→ **Short exercise**:
Below are entries. Reproduce exactly the lines between the line holding "build, check, write" and the line holding "low, high = Vector((1e9,)", inclusive, and only those.

→ **Records provided**:
-- start --

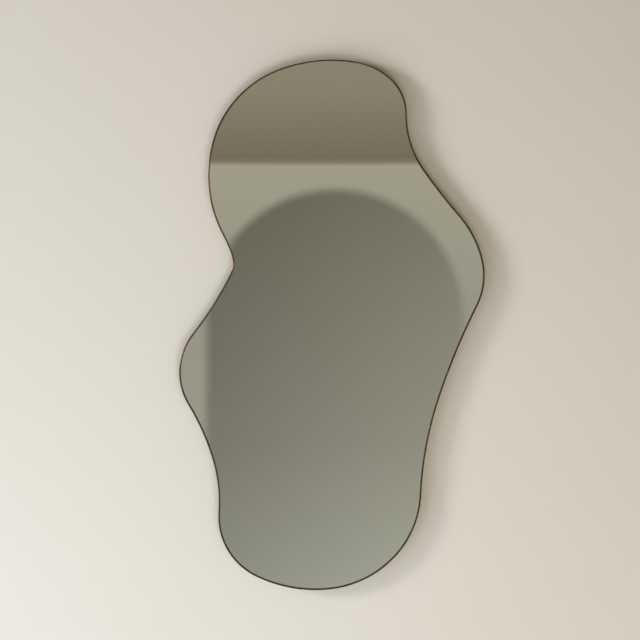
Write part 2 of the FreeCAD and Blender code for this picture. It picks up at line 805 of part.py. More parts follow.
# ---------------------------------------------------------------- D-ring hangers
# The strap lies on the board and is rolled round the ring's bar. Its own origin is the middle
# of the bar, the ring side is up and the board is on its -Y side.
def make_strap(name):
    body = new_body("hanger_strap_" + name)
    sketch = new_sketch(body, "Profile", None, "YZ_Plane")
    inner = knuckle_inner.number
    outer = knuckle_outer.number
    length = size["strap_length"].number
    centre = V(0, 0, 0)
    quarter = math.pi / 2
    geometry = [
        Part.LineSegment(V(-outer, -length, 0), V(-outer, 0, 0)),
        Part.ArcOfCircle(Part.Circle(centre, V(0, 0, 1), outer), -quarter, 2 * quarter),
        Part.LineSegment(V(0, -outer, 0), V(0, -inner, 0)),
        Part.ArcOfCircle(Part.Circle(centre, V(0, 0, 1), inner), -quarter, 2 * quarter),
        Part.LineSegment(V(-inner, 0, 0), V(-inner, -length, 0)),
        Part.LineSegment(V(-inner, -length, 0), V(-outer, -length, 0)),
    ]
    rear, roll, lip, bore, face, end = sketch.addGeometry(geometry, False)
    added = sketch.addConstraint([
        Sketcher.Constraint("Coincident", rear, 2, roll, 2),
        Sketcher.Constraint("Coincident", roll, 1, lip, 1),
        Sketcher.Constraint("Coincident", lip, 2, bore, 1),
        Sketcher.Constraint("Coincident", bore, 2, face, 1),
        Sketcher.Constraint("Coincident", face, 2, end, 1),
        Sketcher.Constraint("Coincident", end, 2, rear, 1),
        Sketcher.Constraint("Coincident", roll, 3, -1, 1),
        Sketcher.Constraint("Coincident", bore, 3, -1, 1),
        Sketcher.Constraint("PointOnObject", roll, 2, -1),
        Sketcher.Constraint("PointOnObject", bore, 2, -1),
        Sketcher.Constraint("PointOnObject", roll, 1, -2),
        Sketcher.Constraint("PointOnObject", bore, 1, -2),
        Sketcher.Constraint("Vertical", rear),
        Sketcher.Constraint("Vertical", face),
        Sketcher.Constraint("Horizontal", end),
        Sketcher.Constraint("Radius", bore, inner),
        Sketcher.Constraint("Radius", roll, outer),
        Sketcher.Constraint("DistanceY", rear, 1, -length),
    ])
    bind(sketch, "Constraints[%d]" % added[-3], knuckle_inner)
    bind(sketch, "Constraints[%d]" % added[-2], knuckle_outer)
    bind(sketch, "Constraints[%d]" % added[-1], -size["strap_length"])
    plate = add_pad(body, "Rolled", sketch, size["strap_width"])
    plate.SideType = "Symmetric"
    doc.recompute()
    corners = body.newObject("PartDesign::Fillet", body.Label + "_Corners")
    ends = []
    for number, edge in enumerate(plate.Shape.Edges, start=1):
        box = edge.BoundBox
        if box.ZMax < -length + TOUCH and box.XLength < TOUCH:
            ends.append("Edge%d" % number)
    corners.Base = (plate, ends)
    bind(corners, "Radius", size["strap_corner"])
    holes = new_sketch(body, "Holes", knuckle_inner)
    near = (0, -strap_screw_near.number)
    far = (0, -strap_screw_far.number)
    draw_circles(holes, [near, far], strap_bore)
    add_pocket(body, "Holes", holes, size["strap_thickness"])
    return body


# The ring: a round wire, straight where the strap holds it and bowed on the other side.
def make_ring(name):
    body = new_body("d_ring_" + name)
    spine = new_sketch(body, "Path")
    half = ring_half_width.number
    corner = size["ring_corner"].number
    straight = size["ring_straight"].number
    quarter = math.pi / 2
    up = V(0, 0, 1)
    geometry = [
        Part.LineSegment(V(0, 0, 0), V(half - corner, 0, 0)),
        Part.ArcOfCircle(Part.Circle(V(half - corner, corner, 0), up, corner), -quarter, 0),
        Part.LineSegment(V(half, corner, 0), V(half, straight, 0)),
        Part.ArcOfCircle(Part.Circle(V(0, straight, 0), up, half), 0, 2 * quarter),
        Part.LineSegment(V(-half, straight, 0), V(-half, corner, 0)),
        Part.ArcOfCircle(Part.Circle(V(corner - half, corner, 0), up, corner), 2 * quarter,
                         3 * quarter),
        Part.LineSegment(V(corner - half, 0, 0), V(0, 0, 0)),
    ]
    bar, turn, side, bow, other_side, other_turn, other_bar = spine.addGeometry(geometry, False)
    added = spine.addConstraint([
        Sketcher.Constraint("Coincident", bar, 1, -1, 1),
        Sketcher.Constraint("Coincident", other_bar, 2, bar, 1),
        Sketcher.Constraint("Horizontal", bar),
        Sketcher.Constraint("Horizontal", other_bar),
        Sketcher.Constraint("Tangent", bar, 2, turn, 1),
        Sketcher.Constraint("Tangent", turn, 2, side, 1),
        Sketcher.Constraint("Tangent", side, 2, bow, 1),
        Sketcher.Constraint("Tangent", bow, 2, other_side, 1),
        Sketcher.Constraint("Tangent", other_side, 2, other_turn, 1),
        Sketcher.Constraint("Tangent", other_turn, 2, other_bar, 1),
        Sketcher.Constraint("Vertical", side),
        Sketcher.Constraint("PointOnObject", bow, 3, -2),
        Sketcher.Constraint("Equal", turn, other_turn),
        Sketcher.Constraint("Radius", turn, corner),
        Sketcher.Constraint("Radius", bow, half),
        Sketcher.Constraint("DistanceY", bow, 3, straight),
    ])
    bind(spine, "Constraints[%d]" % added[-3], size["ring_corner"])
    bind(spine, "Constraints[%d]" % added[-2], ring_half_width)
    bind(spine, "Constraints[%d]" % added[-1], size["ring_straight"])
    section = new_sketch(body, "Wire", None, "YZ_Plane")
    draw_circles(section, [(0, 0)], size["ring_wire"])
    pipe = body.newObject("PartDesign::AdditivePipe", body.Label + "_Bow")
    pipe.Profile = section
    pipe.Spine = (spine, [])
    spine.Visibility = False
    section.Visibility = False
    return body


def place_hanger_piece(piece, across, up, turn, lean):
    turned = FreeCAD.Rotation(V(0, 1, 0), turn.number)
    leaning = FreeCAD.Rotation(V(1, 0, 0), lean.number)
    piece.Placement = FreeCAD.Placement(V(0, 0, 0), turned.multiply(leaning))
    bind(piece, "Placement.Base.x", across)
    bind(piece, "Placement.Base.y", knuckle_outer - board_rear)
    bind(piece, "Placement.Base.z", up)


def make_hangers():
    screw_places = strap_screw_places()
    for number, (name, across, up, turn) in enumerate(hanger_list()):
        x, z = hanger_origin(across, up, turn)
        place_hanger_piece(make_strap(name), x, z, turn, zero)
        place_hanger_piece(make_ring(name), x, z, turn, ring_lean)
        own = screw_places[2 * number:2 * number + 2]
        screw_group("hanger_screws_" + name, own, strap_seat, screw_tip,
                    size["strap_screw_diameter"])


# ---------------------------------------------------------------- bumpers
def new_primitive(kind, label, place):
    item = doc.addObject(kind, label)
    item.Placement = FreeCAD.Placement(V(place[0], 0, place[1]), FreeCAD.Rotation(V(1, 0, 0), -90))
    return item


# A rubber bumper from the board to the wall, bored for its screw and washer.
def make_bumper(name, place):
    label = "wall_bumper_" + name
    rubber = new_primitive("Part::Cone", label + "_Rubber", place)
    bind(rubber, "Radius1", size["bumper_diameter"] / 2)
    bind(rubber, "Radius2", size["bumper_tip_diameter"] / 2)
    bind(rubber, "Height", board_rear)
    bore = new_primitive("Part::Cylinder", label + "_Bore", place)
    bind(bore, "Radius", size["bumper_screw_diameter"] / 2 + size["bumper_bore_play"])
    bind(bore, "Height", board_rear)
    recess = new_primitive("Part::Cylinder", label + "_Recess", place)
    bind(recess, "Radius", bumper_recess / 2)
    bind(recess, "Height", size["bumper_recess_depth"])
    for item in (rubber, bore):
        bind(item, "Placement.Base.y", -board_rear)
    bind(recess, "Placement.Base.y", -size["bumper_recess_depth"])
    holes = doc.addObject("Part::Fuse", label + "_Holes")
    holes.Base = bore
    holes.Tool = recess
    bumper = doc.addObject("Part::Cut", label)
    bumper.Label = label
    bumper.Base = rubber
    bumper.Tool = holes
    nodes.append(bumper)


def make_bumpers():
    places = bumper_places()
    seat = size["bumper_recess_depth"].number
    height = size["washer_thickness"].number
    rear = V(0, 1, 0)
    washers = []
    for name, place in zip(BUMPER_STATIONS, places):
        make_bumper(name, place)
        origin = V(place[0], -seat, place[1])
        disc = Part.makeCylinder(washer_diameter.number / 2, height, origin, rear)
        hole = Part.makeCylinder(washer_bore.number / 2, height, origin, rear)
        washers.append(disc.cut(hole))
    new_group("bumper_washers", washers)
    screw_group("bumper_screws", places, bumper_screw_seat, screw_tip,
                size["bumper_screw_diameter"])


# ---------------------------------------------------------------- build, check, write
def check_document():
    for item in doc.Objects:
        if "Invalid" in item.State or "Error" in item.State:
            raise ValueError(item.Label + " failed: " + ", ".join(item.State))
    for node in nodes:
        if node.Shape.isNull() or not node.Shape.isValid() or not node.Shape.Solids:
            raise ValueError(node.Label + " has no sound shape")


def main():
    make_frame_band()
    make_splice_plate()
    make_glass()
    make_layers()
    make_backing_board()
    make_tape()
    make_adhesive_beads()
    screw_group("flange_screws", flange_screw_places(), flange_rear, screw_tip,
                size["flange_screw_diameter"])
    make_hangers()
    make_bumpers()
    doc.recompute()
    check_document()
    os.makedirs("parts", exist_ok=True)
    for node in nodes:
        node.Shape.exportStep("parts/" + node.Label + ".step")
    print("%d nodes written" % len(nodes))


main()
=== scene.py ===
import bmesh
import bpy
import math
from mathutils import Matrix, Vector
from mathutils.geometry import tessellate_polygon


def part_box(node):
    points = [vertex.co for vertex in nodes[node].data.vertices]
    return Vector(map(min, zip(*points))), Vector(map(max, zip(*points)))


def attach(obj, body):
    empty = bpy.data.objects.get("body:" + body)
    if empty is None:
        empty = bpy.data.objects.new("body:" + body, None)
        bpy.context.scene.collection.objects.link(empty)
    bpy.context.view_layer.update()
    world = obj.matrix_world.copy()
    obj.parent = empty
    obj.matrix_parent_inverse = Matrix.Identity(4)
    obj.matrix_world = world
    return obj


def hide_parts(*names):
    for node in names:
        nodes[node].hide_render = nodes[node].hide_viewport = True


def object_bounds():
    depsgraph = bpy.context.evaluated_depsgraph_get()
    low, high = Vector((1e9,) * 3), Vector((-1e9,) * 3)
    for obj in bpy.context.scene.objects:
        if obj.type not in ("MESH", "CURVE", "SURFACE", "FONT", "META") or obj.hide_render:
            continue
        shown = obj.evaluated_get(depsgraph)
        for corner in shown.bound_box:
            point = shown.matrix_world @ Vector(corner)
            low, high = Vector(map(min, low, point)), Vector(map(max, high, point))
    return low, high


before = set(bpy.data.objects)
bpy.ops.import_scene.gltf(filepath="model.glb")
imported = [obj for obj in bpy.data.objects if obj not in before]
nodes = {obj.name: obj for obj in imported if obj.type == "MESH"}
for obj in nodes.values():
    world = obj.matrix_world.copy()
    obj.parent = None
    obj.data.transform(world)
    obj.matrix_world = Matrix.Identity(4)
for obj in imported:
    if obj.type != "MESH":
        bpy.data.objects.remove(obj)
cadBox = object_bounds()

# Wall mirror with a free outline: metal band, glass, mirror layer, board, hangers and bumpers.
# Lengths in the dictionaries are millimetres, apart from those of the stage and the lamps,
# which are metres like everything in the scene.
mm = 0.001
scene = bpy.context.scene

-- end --
-- start --

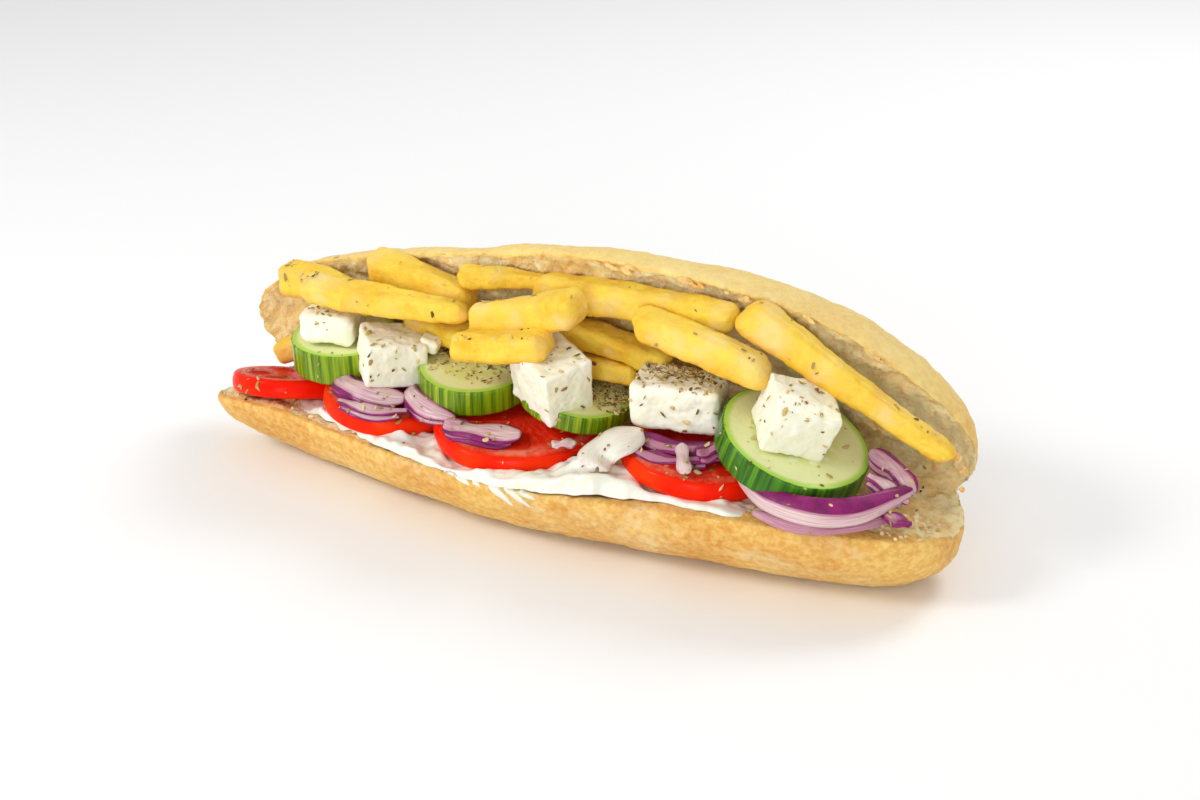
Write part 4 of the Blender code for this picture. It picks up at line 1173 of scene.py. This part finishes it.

-- end --

→ **Exercise answer**:
# ---------------------------------------------------------------- build, check, write
def check_document():
    for item in doc.Objects:
        if "Invalid" in item.State or "Error" in item.State:
            raise ValueError(item.Label + " failed: " + ", ".join(item.State))
    for node in nodes:
        if node.Shape.isNull() or not node.Shape.isValid() or not node.Shape.Solids:
            raise ValueError(node.Label + " has no sound shape")


def main():
    make_frame_band()
    make_splice_plate()
    make_glass()
    make_layers()
    make_backing_board()
    make_tape()
    make_adhesive_beads()
    screw_group("flange_screws", flange_screw_places(), flange_rear, screw_tip,
                size["flange_screw_diameter"])
    make_hangers()
    make_bumpers()
    doc.recompute()
    check_document()
    os.makedirs("parts", exist_ok=True)
    for node in nodes:
        node.Shape.exportStep("parts/" + node.Label + ".step")
    print("%d nodes written" % len(nodes))


main()
=== scene.py ===
import bmesh
import bpy
import math
from mathutils import Matrix, Vector
from mathutils.geometry import tessellate_polygon


def part_box(node):
    points = [vertex.co for vertex in nodes[node].data.vertices]
    return Vector(map(min, zip(*points))), Vector(map(max, zip(*points)))


def attach(obj, body):
    empty = bpy.data.objects.get("body:" + body)
    if empty is None:
        empty = bpy.data.objects.new("body:" + body, None)
        bpy.context.scene.collection.objects.link(empty)
    bpy.context.view_layer.update()
    world = obj.matrix_world.copy()
    obj.parent = empty
    obj.matrix_parent_inverse = Matrix.Identity(4)
    obj.matrix_world = world
    return obj


def hide_parts(*names):
    for node in names:
        nodes[node].hide_render = nodes[node].hide_viewport = True


def object_bounds():
    depsgraph = bpy.context.evaluated_depsgraph_get()
    low, high = Vector((1e9,) * 3), Vector((-1e9,) * 3)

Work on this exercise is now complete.